Socrates is introduced in The Birth with the reverence befitting a god, the equal of Apollo and Dionysus. Of course, Nietzsche’s critical powers do not spare even gods, and he finds Socrates deeply problematic. He always approached Socrates in this manner, stressing now his admiration, now his objections, and sometimes, as here, both at once.18 Indeed, the two sections (14 and 15) in which the discussion of the death of tragedy reaches its climax—the second great highpoint of the book—suggest that but for Socrates Greek culture might have perished altogether; also that “the influence of Socrates necessitates ever again the regeneration of art;” and finally even that we need an “artistic Socrates.”

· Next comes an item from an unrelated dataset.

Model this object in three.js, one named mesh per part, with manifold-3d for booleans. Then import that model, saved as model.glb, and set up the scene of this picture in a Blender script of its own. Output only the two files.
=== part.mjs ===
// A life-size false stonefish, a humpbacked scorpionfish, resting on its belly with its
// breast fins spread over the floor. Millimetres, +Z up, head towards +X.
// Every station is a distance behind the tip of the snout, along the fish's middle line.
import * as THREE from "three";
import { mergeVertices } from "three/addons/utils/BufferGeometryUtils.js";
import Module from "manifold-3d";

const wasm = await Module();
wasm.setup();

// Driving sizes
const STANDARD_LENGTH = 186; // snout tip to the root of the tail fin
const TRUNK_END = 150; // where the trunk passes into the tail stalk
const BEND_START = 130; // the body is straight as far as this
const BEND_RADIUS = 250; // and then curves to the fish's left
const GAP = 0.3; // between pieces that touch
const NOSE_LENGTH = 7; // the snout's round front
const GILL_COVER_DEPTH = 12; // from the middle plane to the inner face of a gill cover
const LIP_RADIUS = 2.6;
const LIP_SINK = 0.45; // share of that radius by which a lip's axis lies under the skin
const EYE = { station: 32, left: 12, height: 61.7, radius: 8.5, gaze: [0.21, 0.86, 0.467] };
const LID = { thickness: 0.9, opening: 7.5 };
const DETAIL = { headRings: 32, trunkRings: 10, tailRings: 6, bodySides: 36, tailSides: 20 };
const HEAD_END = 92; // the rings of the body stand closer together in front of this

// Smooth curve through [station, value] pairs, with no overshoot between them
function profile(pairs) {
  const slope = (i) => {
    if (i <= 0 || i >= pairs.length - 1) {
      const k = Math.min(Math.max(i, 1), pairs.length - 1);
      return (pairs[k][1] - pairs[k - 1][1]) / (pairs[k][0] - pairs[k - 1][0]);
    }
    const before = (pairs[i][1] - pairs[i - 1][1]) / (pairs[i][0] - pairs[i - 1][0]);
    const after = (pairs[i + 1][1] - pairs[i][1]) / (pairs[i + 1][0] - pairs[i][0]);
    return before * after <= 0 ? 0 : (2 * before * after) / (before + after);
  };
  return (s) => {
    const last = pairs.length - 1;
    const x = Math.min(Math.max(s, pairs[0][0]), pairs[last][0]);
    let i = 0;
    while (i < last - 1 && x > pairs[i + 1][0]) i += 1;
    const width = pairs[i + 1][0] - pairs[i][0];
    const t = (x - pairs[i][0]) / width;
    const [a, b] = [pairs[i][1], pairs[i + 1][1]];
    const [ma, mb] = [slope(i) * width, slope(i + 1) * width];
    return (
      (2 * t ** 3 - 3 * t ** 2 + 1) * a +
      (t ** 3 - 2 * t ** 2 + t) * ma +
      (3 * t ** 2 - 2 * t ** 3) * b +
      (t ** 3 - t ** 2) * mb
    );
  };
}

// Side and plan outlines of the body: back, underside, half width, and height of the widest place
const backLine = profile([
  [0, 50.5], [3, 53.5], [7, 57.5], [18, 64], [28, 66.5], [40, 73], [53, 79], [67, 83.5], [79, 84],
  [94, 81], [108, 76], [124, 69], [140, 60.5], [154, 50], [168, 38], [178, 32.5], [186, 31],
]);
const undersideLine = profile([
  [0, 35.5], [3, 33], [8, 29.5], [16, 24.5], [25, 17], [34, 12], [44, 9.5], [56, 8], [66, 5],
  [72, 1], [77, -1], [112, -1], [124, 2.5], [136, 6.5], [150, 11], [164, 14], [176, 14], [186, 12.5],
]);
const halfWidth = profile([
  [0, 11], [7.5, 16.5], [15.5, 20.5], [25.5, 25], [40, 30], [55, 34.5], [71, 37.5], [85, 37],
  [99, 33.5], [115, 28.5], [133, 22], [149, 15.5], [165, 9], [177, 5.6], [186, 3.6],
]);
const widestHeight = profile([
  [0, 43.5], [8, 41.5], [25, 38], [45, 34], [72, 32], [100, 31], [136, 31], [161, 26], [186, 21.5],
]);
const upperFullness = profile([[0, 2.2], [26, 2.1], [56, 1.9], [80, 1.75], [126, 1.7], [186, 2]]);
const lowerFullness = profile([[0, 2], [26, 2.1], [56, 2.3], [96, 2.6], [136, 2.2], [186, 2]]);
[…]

Apollo and Dionysus reached a synthesis in tragedy; this synthesis was negated by Socrates; and now another synthesis is wanted, an artistic Socrates. Could Plato be meant? On the contrary. Those who feel that Nietzsche is unfair to Socrates and that Socratism is not opposed to tragedy should reconsider Plato’s resolve, in the Republic, to tolerate no tragic poets in his ideal city, as well as the older Plato’s remarks on tragedy in The Laws. The “artistic Socrates” is Nietzsche himself. He looks forward to a philosophy that admits the tragic aspect of life, as the Greek poets did, but does not sacrifice the critical intellect; a philosophy that denies Socrates’ optimistic faith that knowledge and virtue and happiness are, as it were, Siamese triplets; a philosophy as sharply critical as Socrates’ but able and willing to avail itself of the visions and resources of art.

For all that, one need not accept Nietzsche’s view of the death of tragedy, though it has been served up to us again and again in the twentieth century.